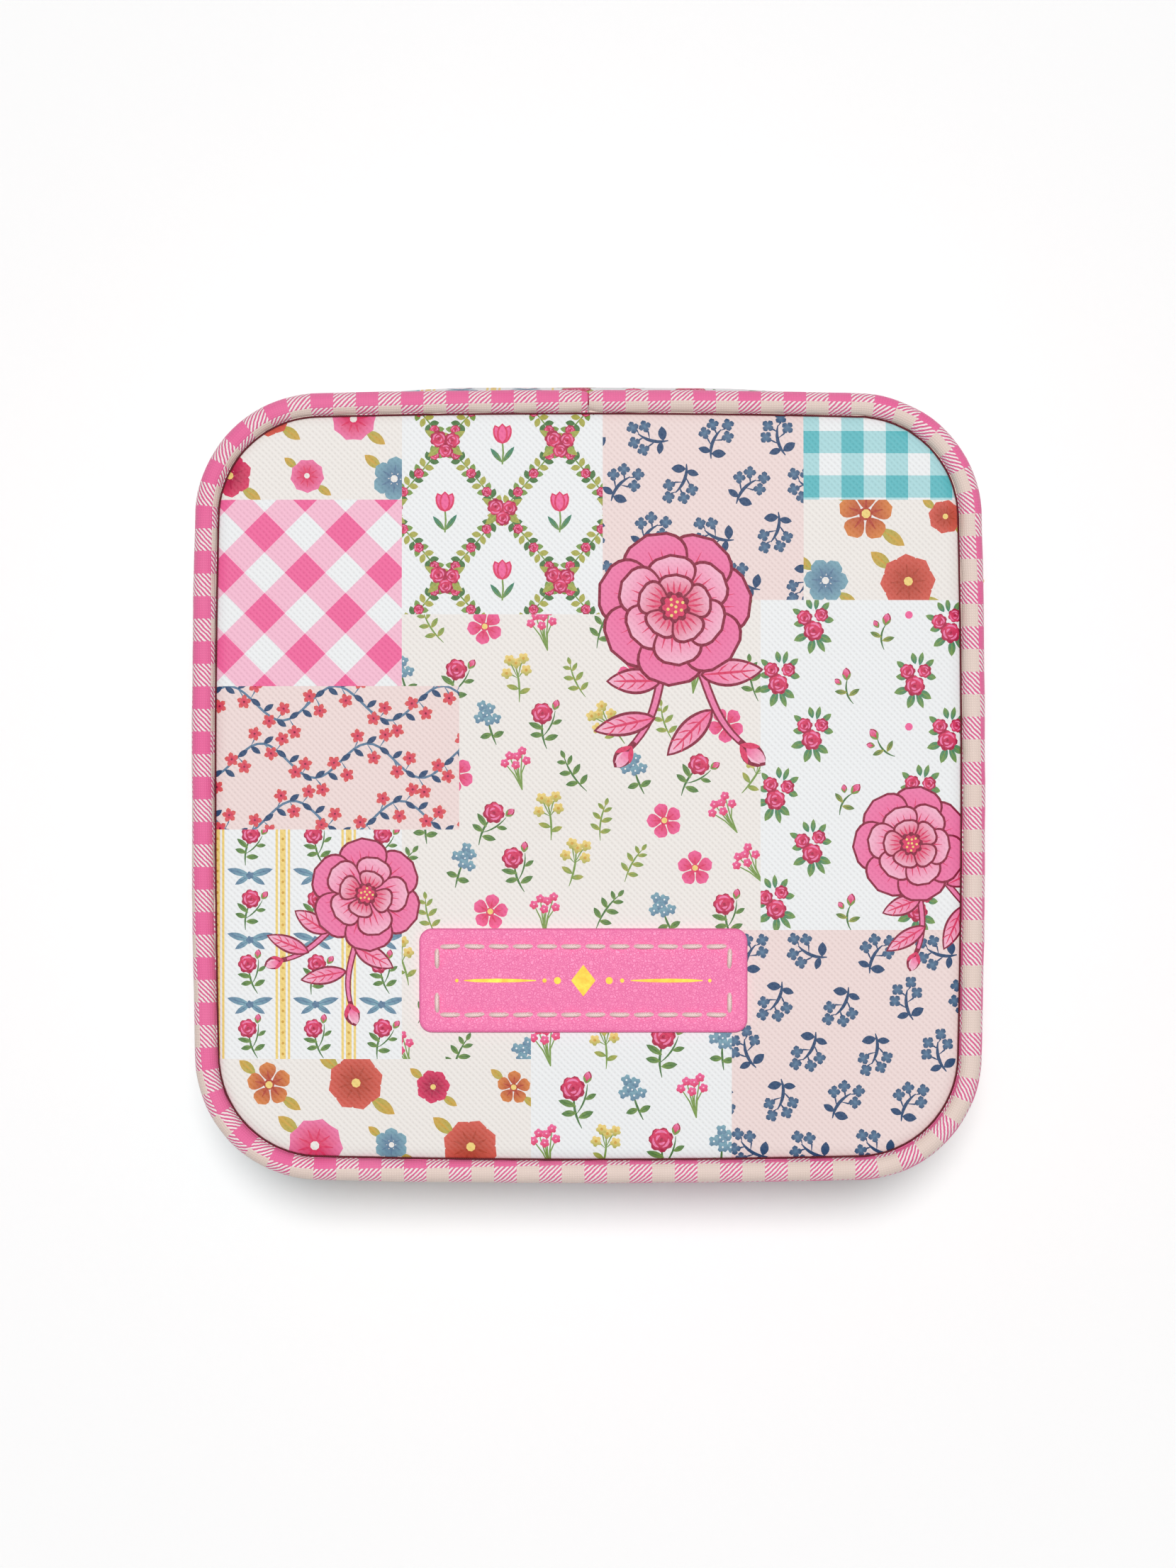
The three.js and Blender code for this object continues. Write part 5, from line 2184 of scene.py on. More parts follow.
@dataclass
class LidPanel(Assembly):
    """The padded, printed face of the lid, sewn down inside the piping."""

    inset: float = 3.45
    seat: float = 52.8
    lift: float = 0.12
    rim: float = 0.78
    rim_width: float = 1.6
    crown: float = 1.3
    reach: float = 51.55
    pucker: float = 0.05
    rings: tuple[float, ...] = (0.1, 0.26, 0.48, 0.78, 1.15, 1.6, 2.3, 3.4, 5.0, 7.5, 10.5)
    inner_rings: tuple[float, ...] = (0.72, 0.58, 0.44, 0.3, 0.16)
    foam_rings: tuple[float, ...] = (
        *(1, 0.97, 0.92, 0.86, 0.79, 0.71),
        *(0.62, 0.53, 0.44, 0.35, 0.26, 0.17, 0.08),
    )
    patches: tuple[Patch, ...] = (
        Patch(Design.DITSY, -53, -53, 53, 53),
        Patch(Design.DAISIES, -53, 40, -26, 53),
        Patch(Design.PLAID, -53, 14, -26, 40),
        Patch(Design.TRELLIS, -26, 24, 2, 53),
        Patch(Design.SPRIGS, 2, 26, 30, 53),
        Patch(Design.CHECK, 30, 40, 53, 53),
        Patch(Design.DAISIES, 30, 26, 53, 40),
        Patch(Design.ROSEBUDS, 24, -20, 53, 26),
        Patch(Design.VINES, -53, -6, -18, 14),
        Patch(Design.STRIPES, -53, -38, -26, -6),
        Patch(Design.DAISIES, -53, -53, -8, -38),
        Patch(Design.POSIES, -8, -53, 20, -30),
        Patch(Design.SPRIGS, 20, -53, 53, -20),
    )
    blooms: tuple[tuple, ...] = (
        (7, (12, 25), 0.15, 1.1),
        (6, (-31, -15), -0.45, 0.8),
        (7, (45, -8), 0.5, 0.82),
    )
    dome: BVHTree | None = None

    def swell(self, x: float, y: float) -> float:
        """Give the padding's share of its full height at a point.

        Args:
            x, y: The point.

        Returns:
            The share.
        """
        if self.dome is not None:
            hit = self.dome.ray_cast(Vector((x, y, 100.0)), -UP)[0]
            return max(0.0, hit.z) if hit else 0.0
        share = ((x / self.reach) ** 8 + (y / self.reach) ** 8) ** 0.125
        return 1 - min(1.0, share) ** 3

    def height(self, x: float, y: float) -> float:
        """Give the height of the panel's top at a point.

        Args:
            x, y: The point.

        Returns:
            The height.
        """
        depth = max(0.0, CASE.depth(x, y) - self.inset)
        part = min(1.0, depth / self.rim_width)
        rise = self.rim * math.sqrt(1 - (1 - part) ** 2)
        drawn = noise.noise(Vector((x, y, 0)) * 0.16) * self.pucker * math.exp(-depth / 4.0) * 2
        uneven = noise.noise(Vector((x, y, 9)) * 0.045) * 0.06 * part
        return self.seat + self.lift + rise + self.crown * self.swell(x, y) + (drawn + uneven) * part

    def simulate(self) -> None:
        """Let the foam push the sewn-down face up, and keep its shape as the swell."""
        edge = [station.at(self.inset, 0) for station in CASE.walk(4.0, 6)[:-1]]
        count = len(edge)
        shell = Shell([point * share for share in self.foam_rings for point in edge])
        inmost = len(shell.points) - count
        for low in range(0, inmost, count):
            high = low + count
            for step in range(count):
                after = (step + 1) % count
                shell.face((low + step, high + step, high + after, low + after))
        shell.face(reversed(range(inmost, len(shell.points))))
        mesh = shell.raw("lid_face_to_stuff")
        if mesh.polygons[0].normal.z < 0:
            mesh.flip_normals()
        sewn = self.inset + 0.3
        points = Padding(3.0, 12.0).stuff(mesh, lambda point: CASE.depth(point.x, point.y) < sewn)
        top = max(point.z for point in points)
        if top < 0.2:
            log.warning("the lid's padding did not rise: %.3f", top)
            return
        flat = [Vector((*point.xy, point.z / top)) for point in points]
        self.dome = BVHTree.FromPolygons(flat, shell.faces)
        log.info("the lid's padding rose %.2f", top)

    def build(self) -> None:
        """Make the printed face."""
        self.simulate()
        insets = [self.inset + ring for ring in (0.0, *self.rings)]
        edge, *lines = rings(CASE, insets, 2.2, 16)
        lines += [[tuple(Vector(point) * share) for point in edge[::3]] for share in self.inner_rings]
        skin = Skin(
            edge[:-1],
            lines,
            lambda x, y: Vector((x, y, self.height(x, y))),
            lambda x, y: Vector((x, y, self.seat)),
        )
        over = [mark for petals, *how in self.blooms for mark in placed(bloom(petals), *how)]
        mesh = skin.mesh("lid_panel_print", Print(self.patches, over, seed=21))
        item = piece(mesh.name, mesh, self.finishes.printed, "lid", "lid_panel", "lid_foam", sharp=60.0)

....

### [EXERCISE AIM]
All of the data needs to be printed once more, exactly.

### [SOLUTION FOR THIS PROBLEM]
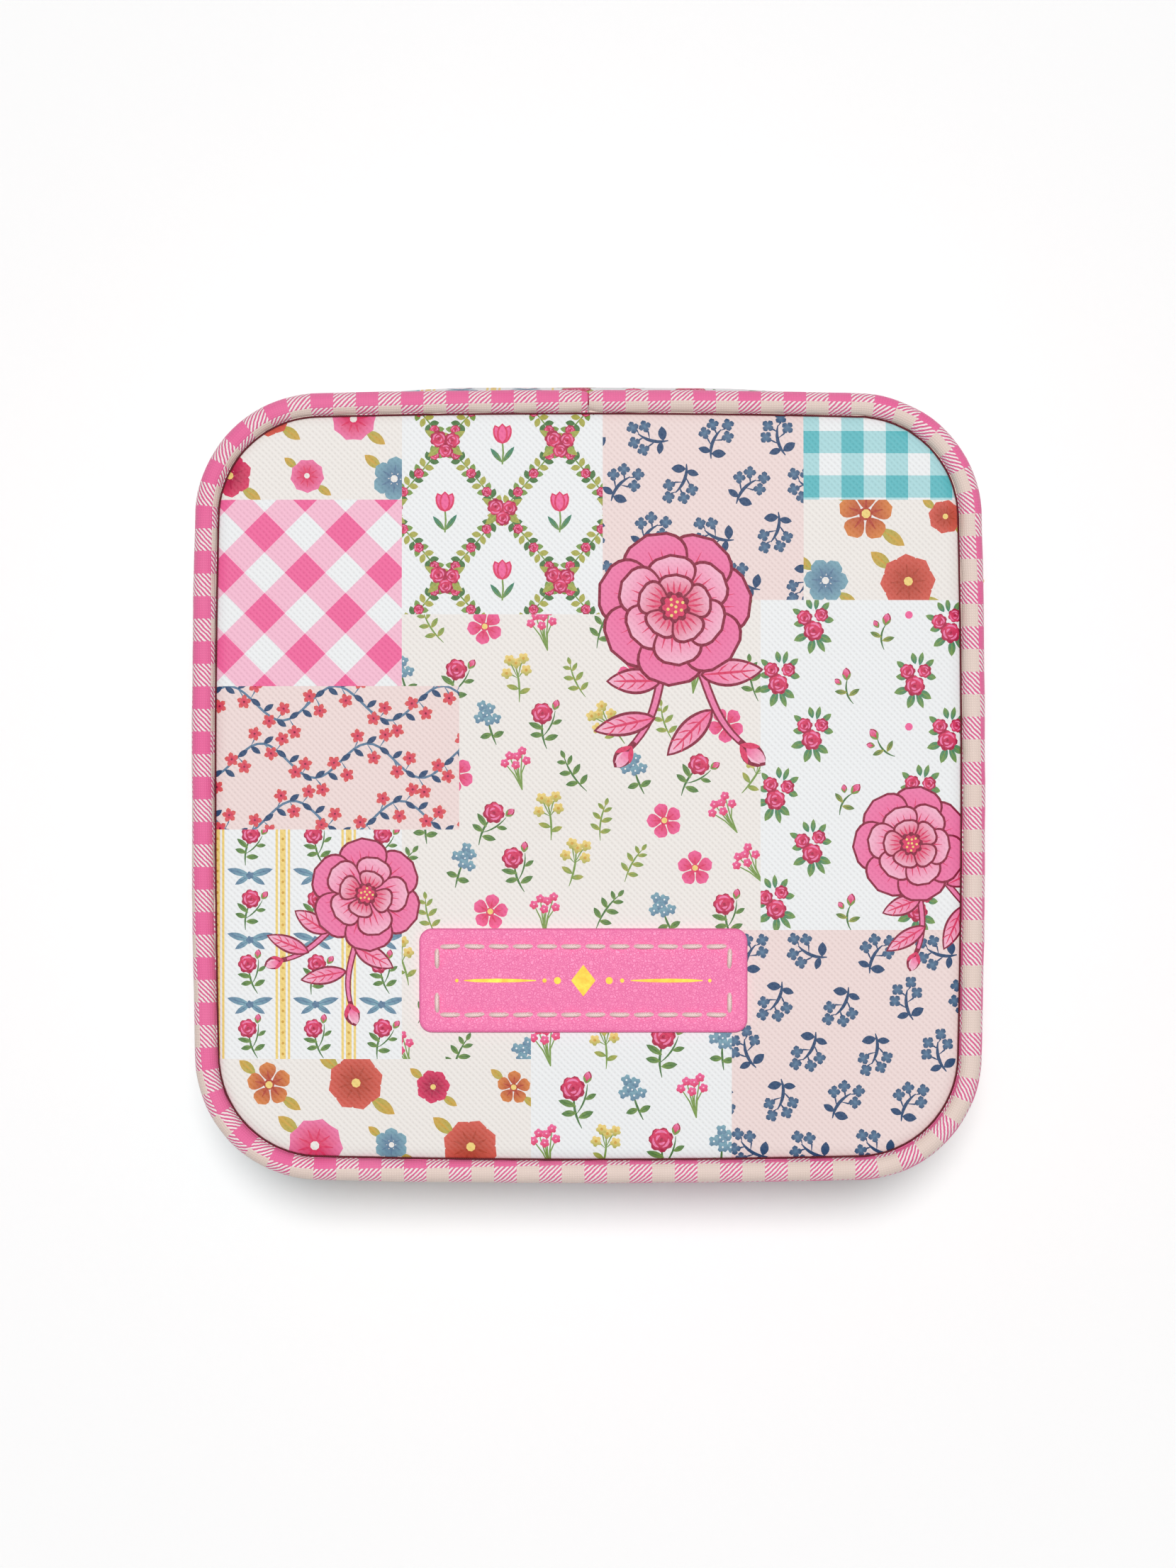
The three.js and Blender code for this object continues. Write part 5, from line 2184 of scene.py on. More parts follow.
@dataclass
class LidPanel(Assembly):
    """The padded, printed face of the lid, sewn down inside the piping."""

    inset: float = 3.45
    seat: float = 52.8
    lift: float = 0.12
    rim: float = 0.78
    rim_width: float = 1.6
    crown: float = 1.3
    reach: float = 51.55
    pucker: float = 0.05
    rings: tuple[float, ...] = (0.1, 0.26, 0.48, 0.78, 1.15, 1.6, 2.3, 3.4, 5.0, 7.5, 10.5)
    inner_rings: tuple[float, ...] = (0.72, 0.58, 0.44, 0.3, 0.16)
    foam_rings: tuple[float, ...] = (
        *(1, 0.97, 0.92, 0.86, 0.79, 0.71),
        *(0.62, 0.53, 0.44, 0.35, 0.26, 0.17, 0.08),
    )
    patches: tuple[Patch, ...] = (
        Patch(Design.DITSY, -53, -53, 53, 53),
        Patch(Design.DAISIES, -53, 40, -26, 53),
        Patch(Design.PLAID, -53, 14, -26, 40),
        Patch(Design.TRELLIS, -26, 24, 2, 53),
        Patch(Design.SPRIGS, 2, 26, 30, 53),
        Patch(Design.CHECK, 30, 40, 53, 53),
        Patch(Design.DAISIES, 30, 26, 53, 40),
        Patch(Design.ROSEBUDS, 24, -20, 53, 26),
        Patch(Design.VINES, -53, -6, -18, 14),
        Patch(Design.STRIPES, -53, -38, -26, -6),
        Patch(Design.DAISIES, -53, -53, -8, -38),
        Patch(Design.POSIES, -8, -53, 20, -30),
        Patch(Design.SPRIGS, 20, -53, 53, -20),
    )
    blooms: tuple[tuple, ...] = (
        (7, (12, 25), 0.15, 1.1),
        (6, (-31, -15), -0.45, 0.8),
        (7, (45, -8), 0.5, 0.82),
    )
    dome: BVHTree | None = None

    def swell(self, x: float, y: float) -> float:
        """Give the padding's share of its full height at a point.

        Args:
            x, y: The point.

        Returns:
            The share.
        """
        if self.dome is not None:
            hit = self.dome.ray_cast(Vector((x, y, 100.0)), -UP)[0]
            return max(0.0, hit.z) if hit else 0.0
        share = ((x / self.reach) ** 8 + (y / self.reach) ** 8) ** 0.125
        return 1 - min(1.0, share) ** 3

    def height(self, x: float, y: float) -> float:
        """Give the height of the panel's top at a point.

        Args:
            x, y: The point.

        Returns:
            The height.
        """
        depth = max(0.0, CASE.depth(x, y) - self.inset)
        part = min(1.0, depth / self.rim_width)
        rise = self.rim * math.sqrt(1 - (1 - part) ** 2)
        drawn = noise.noise(Vector((x, y, 0)) * 0.16) * self.pucker * math.exp(-depth / 4.0) * 2
        uneven = noise.noise(Vector((x, y, 9)) * 0.045) * 0.06 * part
        return self.seat + self.lift + rise + self.crown * self.swell(x, y) + (drawn + uneven) * part

    def simulate(self) -> None:
        """Let the foam push the sewn-down face up, and keep its shape as the swell."""
        edge = [station.at(self.inset, 0) for station in CASE.walk(4.0, 6)[:-1]]
        count = len(edge)
        shell = Shell([point * share for share in self.foam_rings for point in edge])
        inmost = len(shell.points) - count
        for low in range(0, inmost, count):
            high = low + count
            for step in range(count):
                after = (step + 1) % count
                shell.face((low + step, high + step, high + after, low + after))
        shell.face(reversed(range(inmost, len(shell.points))))
        mesh = shell.raw("lid_face_to_stuff")
        if mesh.polygons[0].normal.z < 0:
            mesh.flip_normals()
        sewn = self.inset + 0.3
        points = Padding(3.0, 12.0).stuff(mesh, lambda point: CASE.depth(point.x, point.y) < sewn)
        top = max(point.z for point in points)
        if top < 0.2:
            log.warning("the lid's padding did not rise: %.3f", top)
            return
        flat = [Vector((*point.xy, point.z / top)) for point in points]
        self.dome = BVHTree.FromPolygons(flat, shell.faces)
        log.info("the lid's padding rose %.2f", top)

    def build(self) -> None:
        """Make the printed face."""
        self.simulate()
        insets = [self.inset + ring for ring in (0.0, *self.rings)]
        edge, *lines = rings(CASE, insets, 2.2, 16)
        lines += [[tuple(Vector(point) * share) for point in edge[::3]] for share in self.inner_rings]
        skin = Skin(
            edge[:-1],
            lines,
            lambda x, y: Vector((x, y, self.height(x, y))),
            lambda x, y: Vector((x, y, self.seat)),
        )
        over = [mark for petals, *how in self.blooms for mark in placed(bloom(petals), *how)]
        mesh = skin.mesh("lid_panel_print", Print(self.patches, over, seed=21))
        item = piece(mesh.name, mesh, self.finishes.printed, "lid", "lid_panel", "lid_foam", sharp=60.0)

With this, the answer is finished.